Numbers Can be Flexible
by Shel Horowitz
What is your business really worth?
That was the question Phil Steckler of CBI, a business brokerage, acquisition and financial services firm, addressed in the Family Business Center's November gathering at Chez Josef.
And his answer was "it depends."
The first step is to fully understand the financial implications of the business - the real level of income generated from the business as well as the actual underlying tangible asset value (not depreciated book value) of the company. This serves two purposes. It enables him to much more accurately estimate the market value of the company; and helps position the business to realize the best possible price in the marketplace.
It turns out the number one reason why family businesses sell is not to generate capital, or even to extricate themselves from personal financial guarantees - but because they're tired of the grind. 57% of the businesses which are sold are due to boredom and burn.
Depending on the seller's goals, Steckler will use a number of different steps to value a business: stabilized income statement, updated appraised tangible asset value, cost of capital, excess earnings (subtracting various requirements from recast earnings), developing a multiplier, and then using all these factors to determine first the intangible value and than the total value of the business.
Historical statements should set a firm foundation for future projections - and these projections should reflect improvements to the business that will increase the bottom line.

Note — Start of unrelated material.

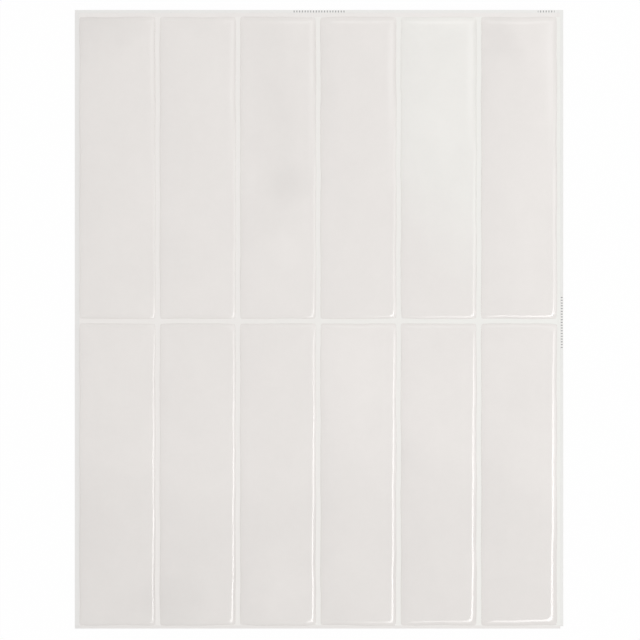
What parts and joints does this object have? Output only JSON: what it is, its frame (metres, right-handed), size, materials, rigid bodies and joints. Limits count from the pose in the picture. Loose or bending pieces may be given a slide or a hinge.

The multiplier, which you multiply by the excess earnings to determine the intangible value, can be based on several factors: risk, competition, industry-specific factors, company profile, growth factors, and desirability.
There are times when it's in your interest to decrease underutilized assets, especially if they're not really necessary. For instance, if you can sell off your $300,000 warehouse and lease it (or another one) back at $12,000 per year, the cost of capital has decreased far more than the added expense of leasing, which increases excess earnings and therefore the intangible (goodwill) value. The result is an increase in net proceeds for the owner.
"It's not what you sell it for, it's what you get to keep". Steckler indicated that Uncle Sam can be an unwelcome silent partner in the sale of a business. He stressed that prior planning can keep the tax bite to a minimum. A qualified professional team experienced in business transactions can increase the proceeds of a sale to a business owner.
Of course, if you're lucky enough to find a "synergistic buyer," one who wants your company for specific purposes and who is going to come calling no matter what, you have even more room to negotiate a premium price.
And if the math is to favor the seller, there are tricks. For example, value the owner's compensation not on the basis of what the current CEO took out, but what it would cost to replace that person on the job market (often a much lower figure). By using this kind of calculation, Steckler was able to take one business that showed a $27 thousand deficit and recast it (a word he uses a lot) as showing a $185 thousand profit. Another recast brought the net worth of a business from $440 million all the way up to $2.5 million - and then Steckler located a buyer who paid $3,600,000.
Not a bad rate of return. Now all you need to do is go out and find that buyer!